Mais comme c’est à l’expérience bien plus qu’aux systèmes & aux raisonnemens, que nous sommes redevables de toutes celles qui se sont faites jusqu’ici, c’est sut-tout de l’expérience que nous devons attendre celles qui se feront à l’avenir ; il semble donc que dans un pays dévasté tous les ans par la grêle, les raisons ses moins spécieuses devroient suffire pour nous engager à tourner toute notre attention de ce côté-là. Menacés d’être réduits à la derniere indigence, & presque forcés à faire un abandon de nos biens, que ne devons nous pas faire pour tâcher d’éviter ce malheur ?
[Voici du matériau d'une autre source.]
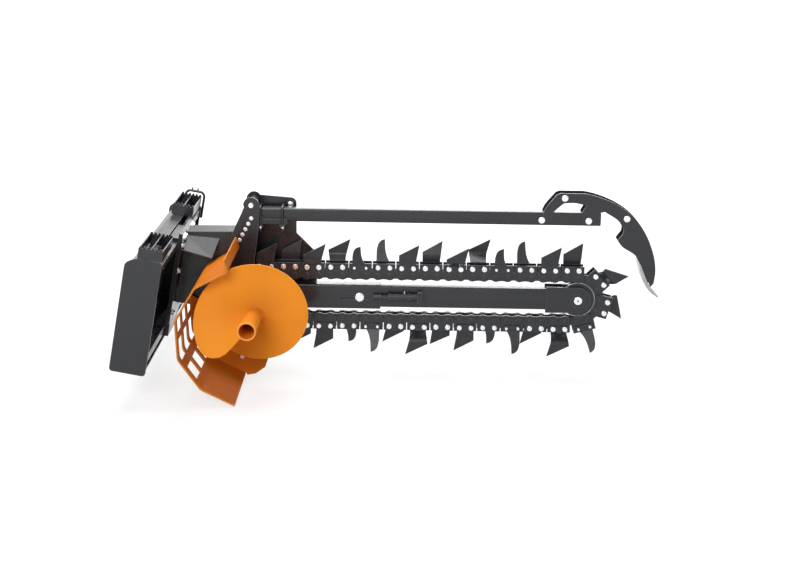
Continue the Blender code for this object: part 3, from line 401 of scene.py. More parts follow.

Nous avons oui dire plus d’une fois à nos militaires, que le bruit du canon dissipe les orages, & qu’on ne voit jamais de grêle dans les villes assiégées. Je n’oserois assurer qu’on puisse compter sur cette observation ; il semble pourtant que l’accord de tant de gens dignes de foi, qui prétendent l’avoir faite, doit être de quelque considération.

Lorsque j’examine la chose en physicien, & relativement aux principes ci-dessus, cet effet du canon ne me paroît pas hors de toute vraissemblance. Après tout que risqueroit-on à faire un essai ? quelque quintal de poudre, les frais du transport de quelques pieces de canon qui ne vaudroient pas moins après avoir été employées à cet usage.[1]

Peut être qu’au moyen de cette espece de mou-

  1. Vingt ou trente pieces de canon, peut être un plus petit nombre pourroit suffire pour faire cette expérience, en les plaçant trois à trois ou quatre à quatre, de distance en distance, comme leroit à une lieue ou à une lieue & demie les unes des autres.